Any other suggestions I'd greatly appreciate too.

And lastly, I'm just starting on researching the workflows for RAW video. I"m trying to figure which is the best app to bring in the RAW video and turn into CinemaDNG which I understand Davinci Resolve works with now...and I'm wanting to experiment with just bringing into Resolve 12 and editing and color grading there.
I know there are specifics there I need to learn too, like maybe within Resolve generating and using proxy files for speed, as well as LUT and RAW settings withing Resolve...but I can start looking more at those details when I can reach that point.

But for now, the question of which Canon firmware to start with is the biggest one to me. I've never updated the firmware on my camera since I got it..it is at 1.1.2 currently....

I have downloaded the 1.1.3 and the 1.2.3 from the ML links...so I'm ready to go either way.

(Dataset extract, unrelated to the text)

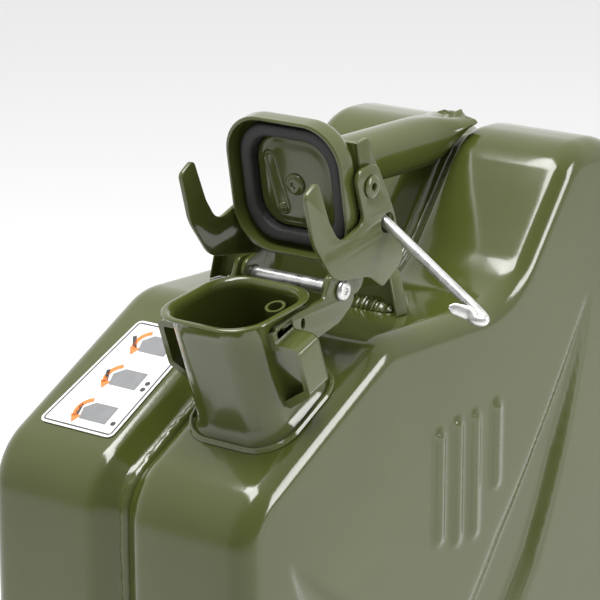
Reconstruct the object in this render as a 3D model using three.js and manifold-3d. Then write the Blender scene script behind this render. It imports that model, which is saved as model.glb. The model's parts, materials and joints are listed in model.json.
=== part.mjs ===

Anyway if anyone here has done the ML thing and could help me out I'd very much appreciate it!!

Thanks in advance,

cayenne 8)


----------



## meywd (Sep 10, 2015)

for me it was like this:

[list type=decimal]
[*]update your camera to latest
[*]prepare a SD card for the firmware
[*]Go to the downloads and choose your camera\firmware combination
[*]Follow the instructions on the download page
[/list]

*** SD instead of CF because ML has issues with CF cards
*** 1.2.3 instead of 1.1.3 depends on your need of the following features

clean HDMI out
dual monitor support
AF at f/8 with teleconverters


----------



## cayenne (Sep 10, 2015)

meywd said:


> for me it was like this:
> 
> [list type=decimal]
> [*]update your camera to latest
> ...



Thanks for the reply!!

So, if you go with 1.2.3 you do or do NOT get the clean HDMI out, dual monitor and AF at f/8 with teleconverters.
Just trying to clarify.


I'm guessing it isn't a lifetime choice either way I go is it? I supposed I can jump back and forth between firmware versions and ML versions, right?

Also, don't you have to have 1.2.3 in order to remove the bootflag when you want to remove ML completely (like when sending camera in for work at Canon)?

Thanks!

C


----------



## meywd (Sep 10, 2015)

cayenne said:


> meywd said:
> 
> 
> > for me it was like this:
> ...



You get those features with 1.2.3, I am not sure about downgrading, the issue is with canon's firmware being downgradable, as for the boot flag I am not sure sorry, I read that somewhere but can't confirm it, but unless you have an issue with the newest version then upgrading is the best option


----------